# RECORDED DATA

# # #

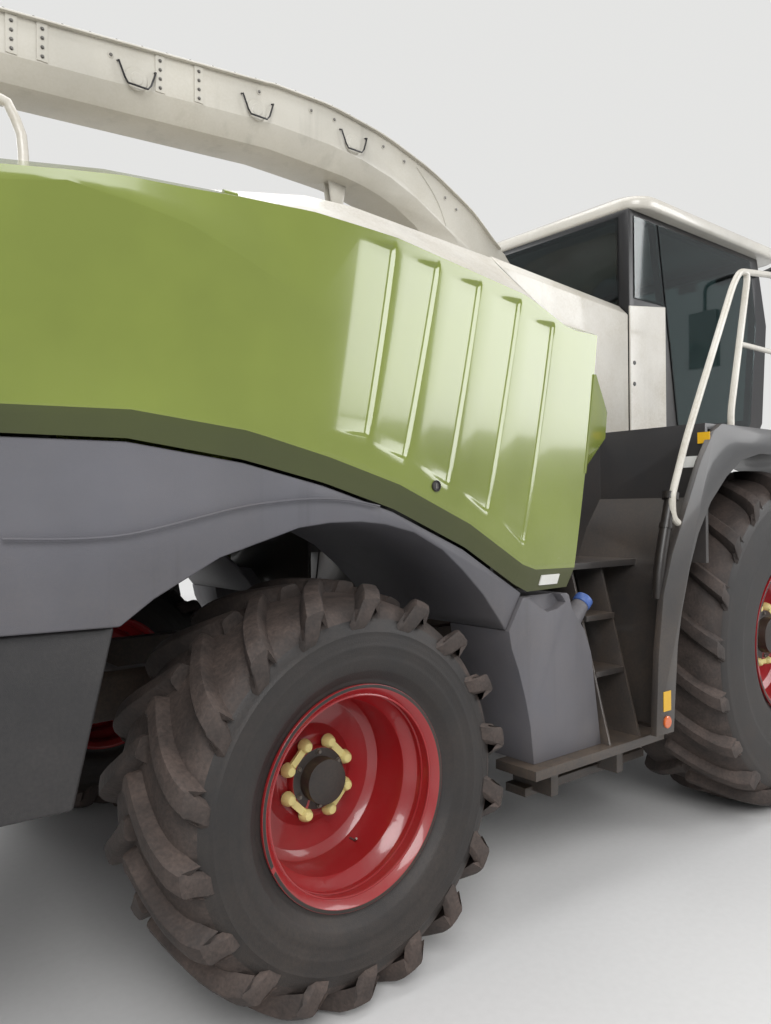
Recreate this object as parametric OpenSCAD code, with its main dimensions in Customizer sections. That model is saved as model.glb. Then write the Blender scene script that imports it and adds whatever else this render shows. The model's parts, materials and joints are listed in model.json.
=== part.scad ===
// Self-propelled forage harvester. +X is forward, +Y is the machine's left,
// +Z is up. The origin is on the ground, midway between the header face and
// the spout's tip. Inside the modules X is counted from the rear axle.
// Side pieces are drawn for the left and mirrored for the right.

/* [Overall] */
// Length from the header face to the spout's tip
overall_l = 7000; // [6800:10:7300]
// Distance from the rear axle to the header face
nose_x = 4350; // [4250:10:4450]
// Distance from the rear axle to the front axle
wheelbase = 3000; // [2960:5:3040]
// Distance from the rear axle back to the rear wall
tail_x = 1950; // [1900:10:2000]

/* [Rear wheels] */
// Outer radius of the rear tyre over its lugs
rear_tyre_r = 725; // [705:1:735]
// Width of the rear tyre
rear_tyre_w = 600; // [560:2:610]
// Outer radius of the rear rim's flange
rear_rim_r = 381; // [370:1:390]
// Width between the rear rim's flanges
rear_rim_w = 500; // [480:2:510]
// Distance between the two rear tyres' middles
rear_track = 2410; // [2390:2:2430]
// Distance between the two kingpins
kingpin_track = 2040; // [2020:2:2060]

/* [Front wheels] */
// Outer radius of the front tyre over its lugs
front_tyre_r = 960; // [940:1:975]
// Width of the front tyre
front_tyre_w = 680; // [640:2:700]
// Outer radius of the front rim's flange
front_rim_r = 431; // [420:1:440]
// Width between the front rim's flanges
front_rim_w = 580; // [560:2:600]
// Distance between the two front tyres' middles
front_track = 2560; // [2540:2:2600]

/* [Tread] */
// Height of a lug over the tyre's body
lug_h = 46; // [30:1:55]
// Width of a lug along the tread
lug_w = 62; // [50:1:80]
// Thickness of the tyre's wall
tyre_wall = 26; // [18:1:36]
// Lugs on each half of the rear tyre
rear_lugs = 18; // [12:1:22]
// Lugs on each half of the front tyre
front_lugs = 20; // [14:1:24]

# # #

# WHAT THE TASK REQUIRES
Set down each line of the material verbatim, from the first line through the line that contains "for the right.".

# PROBLEM SOLUTION
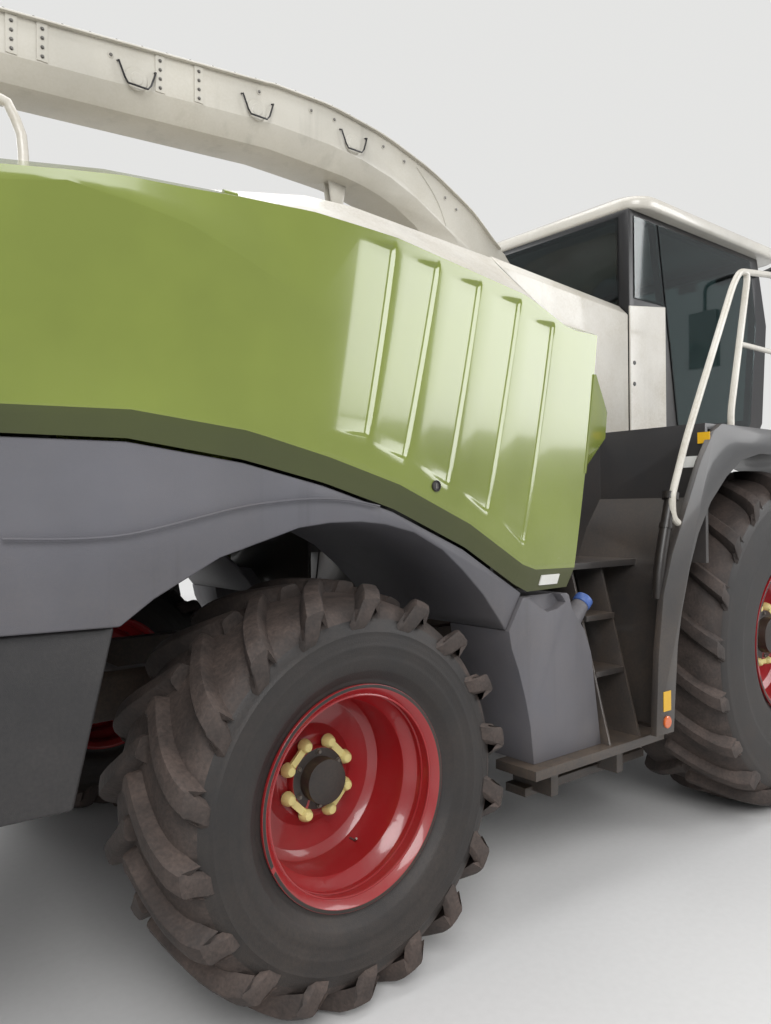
Recreate this object as parametric OpenSCAD code, with its main dimensions in Customizer sections. That model is saved as model.glb. Then write the Blender scene script that imports it and adds whatever else this render shows. The model's parts, materials and joints are listed in model.json.
=== part.scad ===
// Self-propelled forage harvester. +X is forward, +Y is the machine's left,
// +Z is up. The origin is on the ground, midway between the header face and
// the spout's tip. Inside the modules X is counted from the rear axle.
// Side pieces are drawn for the left and mirrored for the right.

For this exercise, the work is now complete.